# Directions for this task
Take the data below and extract the lines from the one with "at the origin" to the one with "obj.matrix_world = Matrix.Identity(4)", inclusive, exactly as written.

# Given data

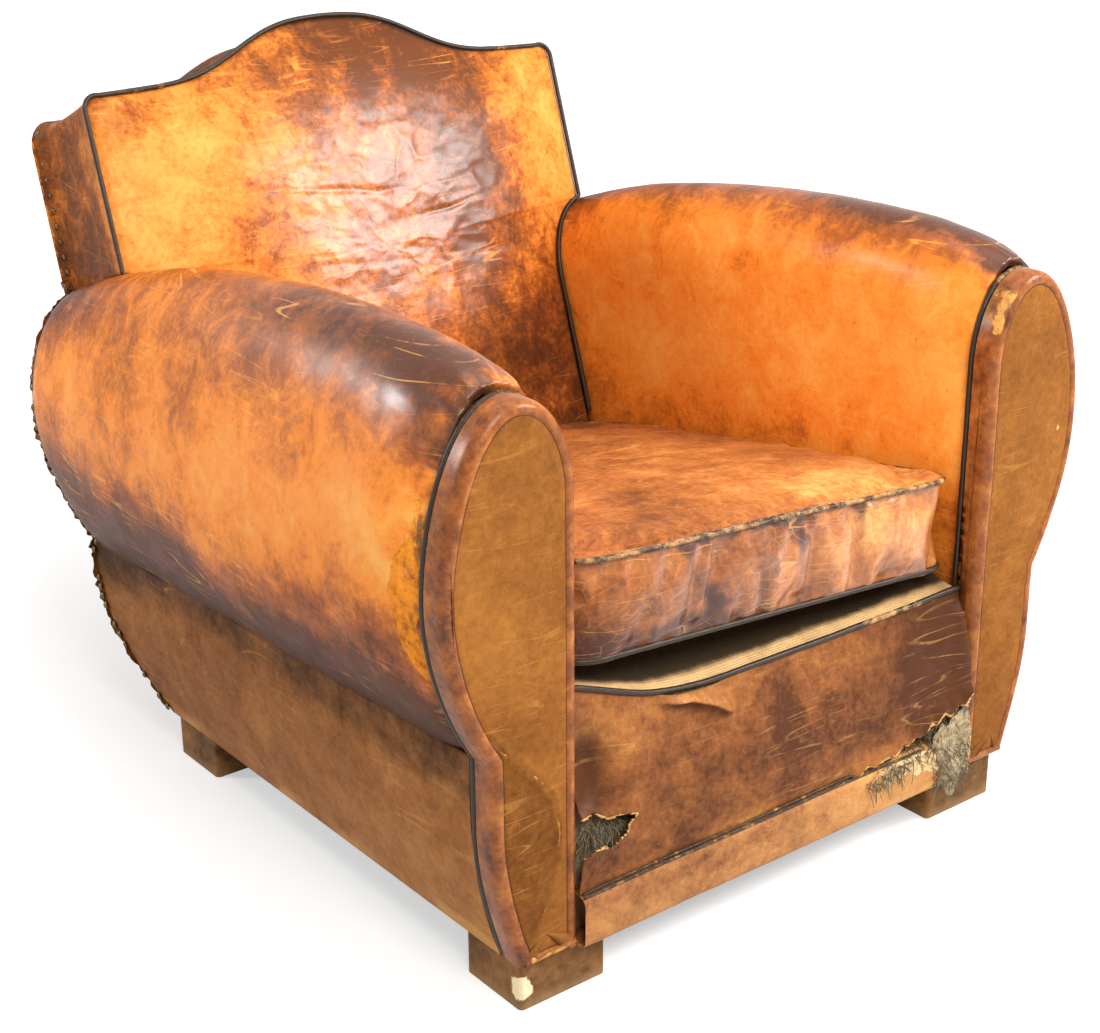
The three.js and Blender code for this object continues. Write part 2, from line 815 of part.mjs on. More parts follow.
// Woven straps under the springs, tacked below the rails
function seatWebbing() {
  const frontY = frontRailY + tackMargin;
  const rearY = rearRailY - tackMargin;
  const sideEnd = railOuterX - tackMargin;
  const top = webbingTop;
  const half = webbingWidth / 2;
  let straps = null;
  const join = (geometry) => {
    const solid = toSolid(geometry);
    straps = straps ? straps.add(solid) : solid;
  };
  for (let column = 0; column < springColumns; column++) {
    const x = (column - (springColumns - 1) / 2) * webbingPitchX;
    join(block(at(x - half, frontY, top - cloth), at(x + half, rearY, top)));
  }
  for (let row = 0; row < springRows; row++) {
    const y = springFrontY + row * webbingPitchY;
    join(block(at(-sideEnd, y - half, top - cloth), at(sideEnd, y + half, top)));
  }
  return fromSolid(straps);
}

// Dust cloth under the seat, notched round the feet
function dustCloth() {
  const x = railOuterX - tackMargin;
  const notchX = footOuterX - footWidth - dustClothNotch;
  const frontY = frontRailY + tackMargin;
  const rearY = rearRailY - tackMargin;
  const frontNotch = frontFootY + footDepth + dustClothNotch;
  const rearNotch = rearFootY - dustClothNotch;
  const corners = [
    [notchX, frontY],
    [notchX, frontNotch],
    [x, frontNotch],
    [x, rearNotch],
    [notchX, rearNotch],
    [notchX, rearY],
  ];
  const right = corners.map(([cx, cy]) => new THREE.Vector2(cx, cy));
  const left = corners.map(([cx, cy]) => new THREE.Vector2(-cx, cy)).reverse();
  const shape = new THREE.Shape([...right, ...left]);
  const top = webbingTop - cloth - gap;
  const geometry = new THREE.ExtrudeGeometry(shape, { depth: cloth, bevelEnabled: false });
  return outward(geometry.translate(0, 0, top - cloth));
}

// Loose cushion

// Rounded rectangle of the cushion, grown outward by a distance
function cushionRing(grow, height) {
  const round = Math.max(cushionCorner + grow, 6);
  const x0 = cushionLeftX - grow + round;
  const x1 = cushionRightX + grow - round;
  const y0 = cushionFrontY - grow + round;
  const y1 = cushionFrontY + cushionDepth + grow - round;
  const corners = [[x1, y0, -90], [x1, y1, 0], [x0, y1, 90], [x0, y0, 180]];
  const points = corners.flatMap(([cx, cy, start]) => [0, 30, 60, 90].map((turn) => {
    const angle = THREE.MathUtils.degToRad(start + turn);
    return [cx + round * Math.cos(angle), cy + round * Math.sin(angle)];
  }));
  const filled = points.flatMap(([x, y], i) => {
    const [nx, ny] = points[(i + 1) % points.length];
    const long = Math.hypot(nx - x, ny - y) > cushionCorner * 1.5;
    const between = long ? [0.33, 0.67] : [];
    return [[x, y], ...between.map((s) => [mix(x, nx, s), mix(y, ny, s)])];
  });
  return filled.map(([x, y]) => at(x, y, cushionUnderside(x, y) + height));
}

// Crowned, boxed cushion with a bulging border
function seatCushion() {
  const middle = Math.min(cushionRightX - cushionLeftX, cushionDepth) / 2;
  const top = cushionThickness;
  const seam = 1.5 * gap;
  return skin([
    cushionRing(-middle * 0.7, 0),
    cushionRing(-pipingRadius, 0),
    cushionRing(-seam, seam),
    cushionRing(-seam, pipingRadius * 2 + seam),
    cushionRing(cushionSideSwell, top * 0.36),
    cushionRing(cushionSideSwell, top * 0.64),
    cushionRing(-seam, top - pipingRadius * 2 - seam),
    cushionRing(-seam, top - seam),
    cushionRing(-pipingRadius * 2, top),
    cushionRing(-middle * 0.18, top + cushionCrown * 0.45),
    cushionRing(-middle * 0.42, top + cushionCrown * 0.85),
    cushionRing(-middle * 0.75, top + cushionCrown),
  ]);
}

// Piping round the cushion, its ends butted at the middle of the rear
function cushionPiping(height) {
  const ring = cushionRing(pipingRadius, height);
  const rear = ring.findIndex((p, i) => {
    const next = ring[(i + 1) % ring.length];
    return p.x > 0 && next.x <= 0 && p.y > cushionDepth / 2;
  });
  const turned = [...ring.slice(rear + 1), ...ring.slice(0, rear + 1)];
  const a = turned[turned.length - 1];
  const b = turned[0];
  const start = a.clone().lerp(b, 0.52);
  const end = a.clone().lerp(b, 0.48);
  return cord([start, ...turned, end]);
}

// Front

// Face of the front panel: it leans back to the seat edge and sags in its middle
function panelY(x, z) {
  const share = (z - bandTopZ) / (lipZ(x) - bandTopZ);
  const sag = frontPanelSag * Math.sin(Math.PI * THREE.MathUtils.clamp(share, 0, 1));
  return frontPanelLean * share * share - sag;
}

// Ragged line between two points, wandering to both sides of the straight way
function raggedLine(from, to, steps) {
  const along = to.clone().sub(from);
  const side = new THREE.Vector2(-along.y, along.x).normalize();
  return shares(steps).map((share) => {
    const wander = Math.sin(share * 9) * 0.6 + Math.sin(share * 31) * 0.5;
    return from.clone().addScaledVector(along, share).addScaledVector(side, wander * tearWander);
  });
}

// The bottom right corner of the panel is ripped away, up to its right edge
function cornerTear() {
  const from = new THREE.Vector2(cornerTearX, bandTopZ);
  const to = new THREE.Vector2(armInnerX + tearWander, cornerTearZ);
  const below = bandTopZ - 2 * tearWander;
  return [...raggedLine(from, to, 12), new THREE.Vector2(to.x, below), new THREE.Vector2(from.x, below)];
}

// A slit is open at the left edge
function edgeTear() {
  const outerX = -armInnerX - tearWander;
  const tip = new THREE.Vector2(edgeTearTipX, mix(edgeTearLowZ, edgeTearHighZ, 0.65));
  const upper = raggedLine(new THREE.Vector2(outerX, edgeTearHighZ), tip, 5);
  const lower = raggedLine(tip, new THREE.Vector2(outerX, edgeTearLowZ), 4);
  return [...upper, ...lower.slice(1)];
}

const panelRows = shares(6);

// Front panel of the seat, torn as it is worn
function frontPanel() {
  const half = armInnerX - gap;
  const point = (offset) => (u, v) => {
    const x = u * half;
    const z = mix(bandTopZ + gap, lipZ(x), v);
    return at(x, panelY(x, z) + offset, z);
  };
  let panel = toSolid(sheet(point(0), point(leather), seatColumns, panelRows));
  for (const tear of [cornerTear(), edgeTear()]) {
    panel = panel.subtract(toSolid(plate(tear, -armInnerX / 2, armInnerX)));
  }
  return fromSolid(panel);
}

// Hair and hessian pad behind the front panel
function frontStuffing() {
  const half = armInnerX - gap;
  const point = (offset) => (u, v) => {
    const x = u * half;
    const z = mix(bandTopZ + gap, lipZ(x), v);
    return at(x, panelY(x, z) + offset, z - stuffingTop * v);
  };
  const nearSide = leather + 2 * gap;
  return sheet(point(nearSide), point(nearSide + frontStuffingDepth - gap), seatColumns, panelRows);
}

// Top edge of the front panel, finished with piping
function frontPanelPiping() {
  const half = armInnerX - pipingRadius / 2;
  const points = seatColumns.map((share) => {
    const x = share * half;
    return at(x, frontPanelLean + leather / 2, lipZ(x) + pipingRadius + 2 * gap);
  });
  return cord(points);
}

// Band round the bottom of the front, over the front rail
function frontBand() {
  const half = armInnerX - gap;
  const rearY = frontRailY - gap;
  const section = (x) => [
    at(x, rearY, bandBottomZ + gap),
    at(x, bandFrontY + bandRound, bandBottomZ + gap),
    at(x, bandFrontY, bandBottomZ + bandRound),
    at(x, bandFrontY, bandTopZ - bandRound),
    at(x, bandFrontY + bandRound, bandTopZ),
    at(x, rearY, bandTopZ),
  ];
  return skin([-half, half].map(section));
}

// Seat frame

const railBottom = footHeight + gap;
const railOuterX = sideBottomX - leather - 2 * gap;

function sideRail() {
  const frontY = armStuffingY;
  const rearY = rearRailY - railThickness - gap;
  return block(
    at(railOuterX - railThickness, frontY, railBottom),
    at(railOuterX, rearY, railBottom + railHeight),
  );
}

function frontRail() {
  const x = facingOutline(armPostInset)[0].x - gap;
  return block(at(-x, frontRailY, railBottom), at(x, frontRailY + railThickness, railBottom + railHeight));
}

function rearRail() {
  return block(
    at(-railOuterX, rearRailY - railThickness, railBottom),
    at(railOuterX, rearRailY, railBottom + railHeight),
  );
}

// Glued block across an inner corner of the seat frame
function cornerBlock(y, towards) {
  const x = railOuterX - railThickness - gap;
  const shape = new THREE.Shape([
    new THREE.Vector2(x, y),
    new THREE.Vector2(x - cornerBlockLeg, y),
    new THREE.Vector2(x, y + towards * cornerBlockLeg),
  ]);
  const geometry = new THREE.ExtrudeGeometry(shape, { depth: railHeight * 0.6, bevelEnabled: false });
  return outward(geometry.translate(0, 0, railBottom + railHeight * 0.2));
}

// Foot block with eased upright corners
function foot(frontY) {
  const x0 = footOuterX - footWidth;
  const c = footCorner;
  const y1 = frontY + footDepth;
  const shape = new THREE.Shape();
  shape.moveTo(x0 + c, frontY);
  shape.absarc(footOuterX - c, frontY + c, c, -Math.PI / 2, 0);
  shape.absarc(footOuterX - c, y1 - c, c, 0, Math.PI / 2);
  shape.absarc(x0 + c, y1 - c, c, Math.PI / 2, Math.PI);
  shape.absarc(x0 + c, frontY + c, c, Math.PI, Math.PI * 1.5);
  const settings = { depth: footHeight, bevelEnabled: false, curveSegments: 2 };
  return outward(new THREE.ExtrudeGeometry(shape, settings));
}

// Materials

const finish = (color, roughness, metalness = 0) => new THREE.MeshStandardMaterial({
  color,
  roughness,
  metalness,
  flatShading: true,
});

const armLeather = () => finish('#a5561f', 0.5);
const backLeather = () => finish('#b3672a', 0.45);
const facingSuede = () => finish('#86592b', 0.75);
const panelLeather = () => finish('#7a4726', 0.6);
const cushionLeather = () => finish('#84492a', 0.5);
const outsideLeather = () => finish('#80512c', 0.65);
const darkPiping = () => finish('#2c2618', 0.6);
const beech = () => finish('#b98f5e', 0.7);
const footWood = () => finish('#6d4c27', 0.6);
const hair = () => finish('#8f7d5c', 0.95);
const jute = () => finish('#a58a5f', 0.9);
const deckCloth = () => finish('#b08a52', 0.85);
const springSteel = () => finish('#8b8780', 0.4, 0.9);
const blackCloth = () => finish('#26221d', 0.95);

// Assembly

const chair = new THREE.Group();

function add(name, geometry, material) {
  const shown = geometry.clone();
  shown.computeVertexNormals();
  const mesh = new THREE.Mesh(shown, material);
  mesh.name = name;
  chair.add(mesh);
}

function addPair(name, geometry, material) {
  add(`${name}_right`, geometry, material());
  add(`${name}_left`, mirrored(geometry), material());
}

addPair('foot_front', foot(frontFootY), footWood);
addPair('foot_rear', foot(rearFootY), footWood);
addPair('rail_side', sideRail(), beech);
add('rail_front', frontRail(), beech());
add('rail_rear', rearRail(), beech());
addPair('corner_block_front', cornerBlock(frontRailY + railThickness + gap, 1), beech);
addPair('corner_block_rear', cornerBlock(rearRailY - railThickness - gap, -1), beech);
addPair('arm_post', armPost(), beech);
addPair('arm_top_rail', armTopRail(), beech);
addPair('arm_under_rail', armUnderRail(), beech);
addPair('arm_rear_board', rearArmBoard(), beech);
addPair('arm_stuffing', armStuffing(), hair);
addPair('arm_cover', armCover(), armLeather);
addPair('arm_facing', armFacing(), facingSuede);
addPair('arm_piping', armPiping(), darkPiping);
addPair('side_panel', sidePanel(), outsideLeather);
addPair('back_post', backPost(), beech);
add('back_crest_rail', crestRail(), beech());
add('back_lower_rail', lowerBackRail(), beech());
add('back_stuffing', backStuffing(), hair());
add('back_cover', backCover(), backLeather());
add('back_piping', backPiping(), darkPiping());
add('outside_back', outsideBack(), outsideLeather());
add('seat_webbing', seatWebbing(), jute());
for (let row = 0; row < springRows; row++) {
  for (let column = 0; column < springColumns; column++) {
    add(`seat_spring_${row * springColumns + column + 1}`, seatSpring(column, row), springSteel());
  }
}
add('spring_cloth', seatLayer(stuffingBottom + gap, clothBottom, 1), jute());
add('seat_stuffing', seatLayer(stuffingTop, stuffingBottom, 1), hair());
add('seat_deck', seatLayer(0, leather, 0), deckCloth());
add('front_panel', frontPanel(), panelLeather());
add('front_panel_piping', frontPanelPiping(), darkPiping());
add('front_stuffing', frontStuffing(), hair());
add('front_band', frontBand(), panelLeather());
add('seat_cushion', seatCushion(), cushionLeather());
add('cushion_piping_top', cushionPiping(cushionThickness - pipingRadius), darkPiping());
add('cushion_piping_bottom', cushionPiping(pipingRadius), darkPiping());
add('dust_cloth', dustCloth(), blackCloth());

// Stand the chair on the floor with the middle of its footprint at the origin
const extent = new THREE.Box3().setFromObject(chair, true);
chair.position.set(-(extent.min.x + extent.max.x) / 2, -(extent.min.y + extent.max.y) / 2, -extent.min.z);
chair.updateMatrixWorld(true);

export default chair;
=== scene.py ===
import math

import bpy
import numpy as np
from mathutils import Matrix, Vector


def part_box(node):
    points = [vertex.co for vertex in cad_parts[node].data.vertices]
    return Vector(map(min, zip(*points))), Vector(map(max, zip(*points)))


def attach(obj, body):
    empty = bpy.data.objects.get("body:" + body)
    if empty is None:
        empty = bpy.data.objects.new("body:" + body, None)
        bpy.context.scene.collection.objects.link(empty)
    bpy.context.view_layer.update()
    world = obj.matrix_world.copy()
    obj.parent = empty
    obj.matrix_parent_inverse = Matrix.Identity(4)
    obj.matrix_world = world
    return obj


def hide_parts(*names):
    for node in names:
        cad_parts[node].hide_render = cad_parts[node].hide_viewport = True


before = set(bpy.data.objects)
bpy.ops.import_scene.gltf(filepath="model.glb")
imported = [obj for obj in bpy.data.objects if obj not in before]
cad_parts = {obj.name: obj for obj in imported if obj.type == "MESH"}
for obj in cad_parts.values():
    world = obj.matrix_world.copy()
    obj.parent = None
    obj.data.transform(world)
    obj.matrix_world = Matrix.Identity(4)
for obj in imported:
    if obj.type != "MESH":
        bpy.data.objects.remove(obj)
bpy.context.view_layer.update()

# Lengths below are millimetres in the model's own frame: x across, y from front to rear, z up.
# Left is the low side of x. The front plane of the arm facings is y = 0.
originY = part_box("arm_facing_left")[0][1]
leanSlope = 0.339
leanAngle = math.atan(leanSlope)


def toMetres(points):
    return np.asarray(points, float) * 0.001 + np.array([0.0, originY, 0.0])


# From a to b by a share
def mix(a, b, share):
    return a + (b - a) * share


# 0 below low, 1 above high, an S curve between
def smooth(value, low, high):
    share = np.clip((value - low) / (high - low), 0, 1)
    return share * share * (3 - 2 * share)


# Bell curve, 1 at the middle
def bump(value, middle, width):
    return np.exp(-(((value - middle) / width) ** 2))


# Vectors of length one
def unit(vectors):
    return vectors / np.linalg.norm(vectors, axis=-1, keepdims=True)


# Points for noise along one line, and on one flat
def onLine(a):
    return np.stack([a, a * 0, a * 0], axis=-1)


def onFlat(a, b):
    return np.stack([a, b, a * 0], axis=-1)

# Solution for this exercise
// Stand the chair on the floor with the middle of its footprint at the origin
const extent = new THREE.Box3().setFromObject(chair, true);
chair.position.set(-(extent.min.x + extent.max.x) / 2, -(extent.min.y + extent.max.y) / 2, -extent.min.z);
chair.updateMatrixWorld(true);

export default chair;
=== scene.py ===
import math

import bpy
import numpy as np
from mathutils import Matrix, Vector


def part_box(node):
    points = [vertex.co for vertex in cad_parts[node].data.vertices]
    return Vector(map(min, zip(*points))), Vector(map(max, zip(*points)))


def attach(obj, body):
    empty = bpy.data.objects.get("body:" + body)
    if empty is None:
        empty = bpy.data.objects.new("body:" + body, None)
        bpy.context.scene.collection.objects.link(empty)
    bpy.context.view_layer.update()
    world = obj.matrix_world.copy()
    obj.parent = empty
    obj.matrix_parent_inverse = Matrix.Identity(4)
    obj.matrix_world = world
    return obj


def hide_parts(*names):
    for node in names:
        cad_parts[node].hide_render = cad_parts[node].hide_viewport = True


before = set(bpy.data.objects)
bpy.ops.import_scene.gltf(filepath="model.glb")
imported = [obj for obj in bpy.data.objects if obj not in before]
cad_parts = {obj.name: obj for obj in imported if obj.type == "MESH"}
for obj in cad_parts.values():
    world = obj.matrix_world.copy()
    obj.parent = None
    obj.data.transform(world)
    obj.matrix_world = Matrix.Identity(4)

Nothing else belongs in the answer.